Why do people respond like that? The book of Psalms offers a clue. The psalmist wrote of God ordering the sun to praise its Creator (Ps. 148:3). And wherever the rays of the sun shine across the earth, people are moved to praise along with them.
The beauty that comes to us through nature speaks to our souls like few things do. It not only has the capacity to stop us in our tracks and captivate our attention, it also has the power to turn our focus to the Maker of beauty itself.
The wonder of God’s vast creation can cause us to pause and remember what’s truly important. Ultimately, it reminds us that there is a Creator behind the stunning entrance and exit of the day, One who so loved the world He made that He entered it in order to redeem and restore it.

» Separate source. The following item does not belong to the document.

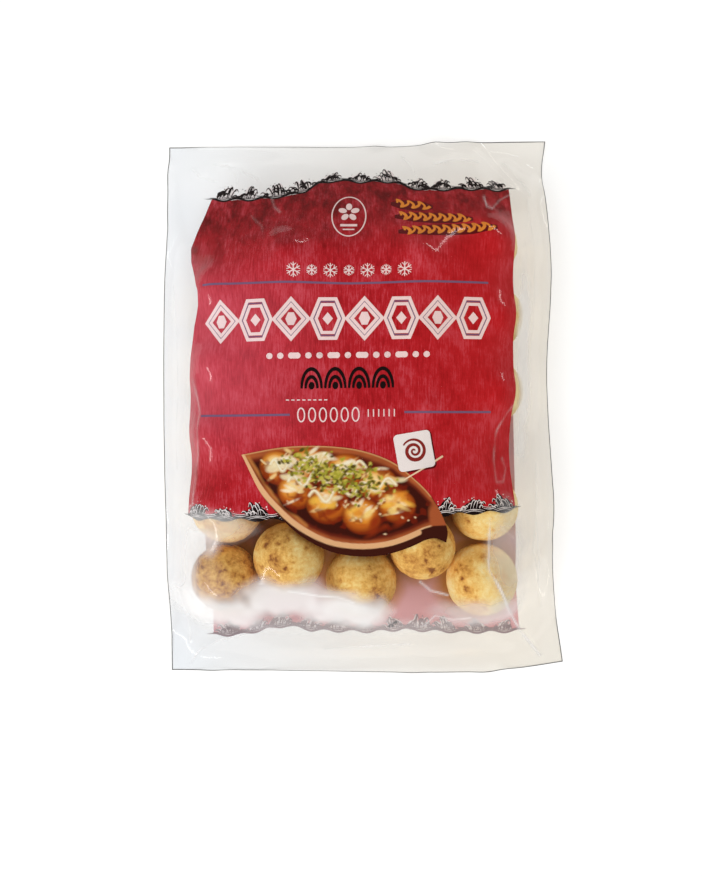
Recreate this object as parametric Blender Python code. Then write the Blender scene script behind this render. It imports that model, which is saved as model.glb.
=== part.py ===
"""A sealed clear pouch of frozen takoyaki, lying flat on its back, as one closed solid.

Metres, +Z up. +X runs across the pouch, +Y towards its top seal, and the printed side faces up.
The origin is under the middle of the pouch, on the surface that it lies on. The balls lie in one
layer, in columns that alternate, and the film is drawn over them down to a flat sealed margin.
"""

import math

import bmesh
import bpy
from mathutils import Vector

# The balls inside
BALLS_ACROSS = 5
BALLS_ALONG = 5
BALL_RADIUS = 0.0172
COLUMN_PITCH = 0.0316
ROW_PITCH = 0.0350
FIRST_BALL = Vector((-0.0680, -0.0840))  # centre of the ball nearest the bottom left corner
ODD_COLUMN_SHIFT = 0.0130  # every second column sits this much nearer the top seal
ODD_COLUMN_LIFT = 0.0060  # and rides this much higher, wedged between its neighbours

# The cut edge of the pouch, seen from above: each side's points run left to right or bottom to top
BOTTOM_LEFT = (-0.0976, -0.1331)
BOTTOM_RIGHT = (0.0999, -0.1290)
TOP_LEFT = (-0.0989, 0.1309)
TOP_RIGHT = (0.0911, 0.1340)
BOTTOM_SIDE = (BOTTOM_LEFT, (-0.0480, -0.1334), (0.0320, -0.1340), (0.0720, -0.1329), BOTTOM_RIGHT)
TOP_SIDE = (TOP_LEFT, (-0.0500, 0.1313), (0.0150, 0.1314), (0.0450, 0.1334), TOP_RIGHT)
LEFT_SIDE = (BOTTOM_LEFT, (-0.0985, -0.0640), (-0.0999, 0.0140), (-0.0994, 0.0900), TOP_LEFT)
RIGHT_SIDE = (BOTTOM_RIGHT, (0.0933, -0.0800), (0.0935, -0.0460), (0.0897, 0.0150),
              (0.0924, 0.0690), (0.0892, 0.1170), TOP_RIGHT)

# The sealed margin
MARGIN_THICKNESS = 0.0010
CORNER_HEIGHT = 0.0030  # middle of the margin above the table, at the drooping corners
MARGIN_LIFT = 0.0060  # how much the full middle of the pouch lifts it
RIPPLE_HEIGHT = 0.0012
RIPPLES_ACROSS = 3.5
RIPPLE_FADE = 0.030  # the ripple dies out this far in from the top and bottom seals

# The film over the balls: how far in from each seal it reaches its full height or depth
SEAL_AT_SIDES = 0.0040
SEAL_AT_BOTTOM = 0.0160
SEAL_AT_TOP = 0.0190
RISE_AT_SIDES = 0.0270
RISE_AT_BOTTOM = 0.0330
RISE_AT_TOP = 0.0460
FALL_SHARE = 0.62  # the underside reaches the table in this share of the rise
DOME_RADIUS = 0.034  # how bluntly the taut film rounds over each ball
DOME_BLEND = 0.0022  # how softly one dome runs into the next
FILM_GAP = 0.0004  # between a ball's top and the film's outside

# Fineness of the solid
STEPS_ACROSS = 34
STEPS_ALONG = 44

FILM_COLOUR = (0.86, 0.85, 0.83, 1.0)
PRINT_COLOUR = (0.45, 0.020, 0.035, 1.0)
PRINT_LEFT = -0.084
PRINT_RIGHT = 0.072
PRINT_BOTTOM = -0.052
PRINT_TOP = 0.107


def ball_centres():
    """Centres of the balls, column by column."""
    centres = []
    for column in range(BALLS_ACROSS):
        odd = column % 2
        for row in range(BALLS_ALONG):
            x = FIRST_BALL.x + column * COLUMN_PITCH
            y = FIRST_BALL.y + row * ROW_PITCH + odd * ODD_COLUMN_SHIFT
            centres.append(Vector((x, y, BALL_RADIUS + odd * ODD_COLUMN_LIFT)))
    return centres


BALL_CENTRES = ball_centres()


def along_side(points, t):
    """Point at share t along a side: a Catmull-Rom curve through its points, spaced by distance."""
    points = [Vector(p) for p in points]
    gaps = [(b - a).length for a, b in zip(points, points[1:])]
    target = t * sum(gaps)
    index = 0
    while index < len(gaps) - 1 and target > gaps[index]:
        target -= gaps[index]
        index += 1
    s = target / gaps[index]
    start, end = points[index], points[index + 1]
    before = points[index - 1] if index > 0 else start * 2 - end
    after = points[index + 2] if index + 2 < len(points) else end * 2 - start
    return (
        start * 2
        + (end - before) * s
        + (before * 2 - start * 5 + end * 4 - after) * s**2
        + (start * 3 - before - end * 3 + after) * s**3
    ) / 2


def on_sheet(u, v):
    """Where a point of the flat sheet lies, seen from above: a Coons patch between the four sides."""
    across = along_side(BOTTOM_SIDE, u) * (1 - v) + along_side(TOP_SIDE, u) * v
    along = along_side(LEFT_SIDE, v) * (1 - u) + along_side(RIGHT_SIDE, v) * u
    corners = (
        (Vector(BOTTOM_LEFT) * (1 - u) + Vector(BOTTOM_RIGHT) * u) * (1 - v)
        + (Vector(TOP_LEFT) * (1 - u) + Vector(TOP_RIGHT) * u) * v
    )
    return across + along - corners


def ease(share):
    """0 at the seal, 1 where the film levels out."""
    return math.sin(math.pi / 2 * min(max(share, 0.0), 1.0))


def fullness(u, v, reach):
    """How far the film has left the margin, from 0 at the seals to 1, with reach a share of the rise."""
    width = (Vector(BOTTOM_RIGHT) - Vector(BOTTOM_LEFT)).length
    length = (Vector(TOP_LEFT) - Vector(BOTTOM_LEFT)).length
    return (
        ease((u * width - SEAL_AT_SIDES) / (RISE_AT_SIDES * reach))
        * ease(((1 - u) * width - SEAL_AT_SIDES) / (RISE_AT_SIDES * reach))
        * ease((v * length - SEAL_AT_BOTTOM) / (RISE_AT_BOTTOM * reach))
        * ease(((1 - v) * length - SEAL_AT_TOP) / (RISE_AT_TOP * reach))
    )


def margin_height(u, v):
    """Height of the middle of the margin: lowest at the corners, rippled along the end seals."""
    lifted = 1 - ((2 * u - 1) * (2 * v - 1)) ** 4
    from_end = min(v, 1 - v) * (TOP_LEFT[1] - BOTTOM_LEFT[1])
    ripple = RIPPLE_HEIGHT * math.sin(2 * math.pi * RIPPLES_ACROSS * u) * max(0, 1 - from_end / RIPPLE_FADE)
    return CORNER_HEIGHT + MARGIN_LIFT * lifted + ripple * math.sin(math.pi * u)


def crown_height(x, y):
    """Height of taut film over the balls: a soft maximum of one blunt dome for each ball."""
    total = 0.0
    for centre in BALL_CENTRES:
        apart = (Vector((x, y)) - centre.xy).length
        dome = centre.z + BALL_RADIUS + FILM_GAP - apart**2 / (2 * DOME_RADIUS)
        total += math.exp(dome / DOME_BLEND)
    return DOME_BLEND * math.log(total)


def front_height(x, y, u, v):
    edge = margin_height(u, v) + MARGIN_THICKNESS / 2
    return edge + (crown_height(x, y) - edge) * fullness(u, v, 1.0)


def back_height(u, v):
    edge = margin_height(u, v) - MARGIN_THICKNESS / 2
    return edge * (1 - fullness(u, v, FALL_SHARE))


def principled(name, colour, roughness):
    material = bpy.data.materials.new(name)
    material.use_nodes = True
    shader = material.node_tree.nodes["Principled BSDF"]
    shader.inputs["Base Color"].default_value = colour
    shader.inputs["Roughness"].default_value = roughness
    shader.inputs["Metallic"].default_value = 0.0
    return material


def is_printed(face):
    """True where the red print covers the front."""
    middle = face.calc_center_median()
    return (
        face.normal.z > 0
        and PRINT_LEFT < middle.x < PRINT_RIGHT
        and PRINT_BOTTOM < middle.y < PRINT_TOP
    )


def pouch_mesh():
    """Two grids, the front and the back, joined round their cut edge."""
    work = bmesh.new()
    bmesh.ops.create_grid(work, x_segments=STEPS_ACROSS, y_segments=STEPS_ALONG, size=0.5)
    front = list(work.verts)
    sheet = {vert: (vert.co.x + 0.5, vert.co.y + 0.5) for vert in front}
    copy = bmesh.ops.duplicate(work, geom=work.verts[:] + work.edges[:] + work.faces[:])
    twin = copy["vert_map"]
    for vert in front:
        u, v = sheet[vert]
        x, y = on_sheet(u, v)
        vert.co = (x, y, front_height(x, y, u, v))
        twin[vert].co = (x, y, back_height(u, v))
    back_faces = [item for item in copy["geom"] if isinstance(item, bmesh.types.BMFace)]
    bmesh.ops.reverse_faces(work, faces=back_faces)
    rim = [edge for edge in work.edges if edge.is_boundary]
    bmesh.ops.bridge_loops(work, edges=rim)
    bmesh.ops.recalc_face_normals(work, faces=work.faces)
    for face in work.faces:
        face.smooth = True
        face.material_index = 1 if is_printed(face) else 0
    mesh = bpy.data.meshes.new("sealed_bag")
    work.to_mesh(mesh)
    work.free()
    return mesh


def build():
    for obj in list(bpy.data.objects):
        bpy.data.objects.remove(obj, do_unlink=True)
    collection = bpy.data.collections.new("takoyaki_bag")
    bpy.context.scene.collection.children.link(collection)
    mesh = pouch_mesh()
    mesh.materials.append(principled("clear_film", FILM_COLOUR, 0.25))
    mesh.materials.append(principled("red_print", PRINT_COLOUR, 0.35))
    mesh.set_sharp_from_angle(angle=math.radians(50))
    collection.objects.link(bpy.data.objects.new("sealed_bag", mesh))


build()
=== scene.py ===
"""Looks of a sealed clear pouch of frozen takoyaki, lying flat with its printed side up.

The film is two sheets of stiff plastic, let down over the balls and the table and sealed round
their edges. Everything on it is worked out in the flat sheet's own millimetres (across, along),
from the middle of the sheet, and then laid on the settled film. World sizes are millimetres too,
up to the moment a mesh is made. The points of an edge run left to right or bottom to top.
"""

import math

import bmesh
import bpy
import numpy as np
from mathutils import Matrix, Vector
from mathutils.geometry import delaunay_2d_cdt


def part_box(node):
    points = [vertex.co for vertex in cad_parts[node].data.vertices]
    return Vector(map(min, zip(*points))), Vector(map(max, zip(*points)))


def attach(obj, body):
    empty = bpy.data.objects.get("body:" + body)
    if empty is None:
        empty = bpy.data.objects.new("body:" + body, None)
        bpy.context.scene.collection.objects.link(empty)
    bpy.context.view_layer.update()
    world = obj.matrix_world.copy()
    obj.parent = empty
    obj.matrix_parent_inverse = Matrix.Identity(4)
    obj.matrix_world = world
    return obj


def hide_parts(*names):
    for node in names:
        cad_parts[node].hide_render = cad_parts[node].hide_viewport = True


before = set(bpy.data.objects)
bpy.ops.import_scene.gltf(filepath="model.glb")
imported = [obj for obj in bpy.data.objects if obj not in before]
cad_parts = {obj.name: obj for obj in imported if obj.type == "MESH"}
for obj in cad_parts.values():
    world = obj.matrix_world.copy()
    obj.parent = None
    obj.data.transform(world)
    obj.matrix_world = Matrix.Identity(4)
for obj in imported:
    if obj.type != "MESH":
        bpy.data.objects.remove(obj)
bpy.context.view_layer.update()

MM = 0.001
BAG = "sealed_bag"
FRONT = 0
BACK = 1

# The cut edge, seen from above
BOTTOM_LEFT = (-97.6, -133.1)
BOTTOM_RIGHT = (99.9, -129)
TOP_LEFT = (-98.9, 130.9)
TOP_RIGHT = (91.1, 134)
BOTTOM_SIDE = (BOTTOM_LEFT, (-48, -133.4), (32, -134), (72, -132.9), BOTTOM_RIGHT)
TOP_SIDE = (TOP_LEFT, (-50, 131.3), (15, 131.4), (45, 133.4), TOP_RIGHT)
LEFT_SIDE = (BOTTOM_LEFT, (-98.5, -64), (-99.9, 14), (-99.4, 90), TOP_LEFT)
RIGHT_SIDE = (BOTTOM_RIGHT, (93.3, -80), (93.5, -46), (89.7, 15), (92.4, 69), (89.2, 117), TOP_RIGHT)

# The film as it was cut, before it was filled
SHEET_WIDTH = 196
SHEET_LENGTH = 276
SEAL_AT_SIDES = 5
SEAL_AT_ENDS = 10
FILM_HALF = 0.06  # half the gap between the two sheets where they are sealed
TABLE_CLEARANCE = 0.02

# The balls inside
BALL_RADIUS = 17.2
COLUMN_PITCH = 31.6
ROW_PITCH = 35
FIRST_BALL = (-68, -84)
ODD_COLUMN_SHIFT = 13
ODD_COLUMN_LIFT = 6
BALLS_ACROSS = 5
BALLS_ALONG = 5
BALL_JITTER = 0.9
RADIUS_JITTER = 0.35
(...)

A young Japanese woman’s book on decluttering and organizing has sold two million copies worldwide. The heart of Marie Kondo’s message is helping people get rid of unneeded things in their homes and closets—things that weigh them down. “Hold up each item,” she says, and ask, ‘Does it spark joy?’” If the answer is yes, keep it. If the answer is no, then give it away.
The apostle Paul urged the Christians in Philippi to pursue joy in their relationship with Christ. “Rejoice in the Lord always. I will say it again: Rejoice!” (Phil. 4:4). Instead of a life cluttered with anxiety, he urged them to pray about everything and let God’s peace guard their hearts and minds in Christ (vv. 6–7).
Looking at our everyday tasks and responsibilities, we see that not all of them are enjoyable. But we can ask, “How can this spark joy in God’s heart and in my own?” A change in why we do things can bring a transformation in how we feel about them.
“Finally, brothers and sisters, whatever is true . . . noble . . . right . . . pure . . . lovely . . . admirable—if anything is excellent or praiseworthy—think about such things” (v. 8).
Paul’s parting words are food for thought and a recipe for joy.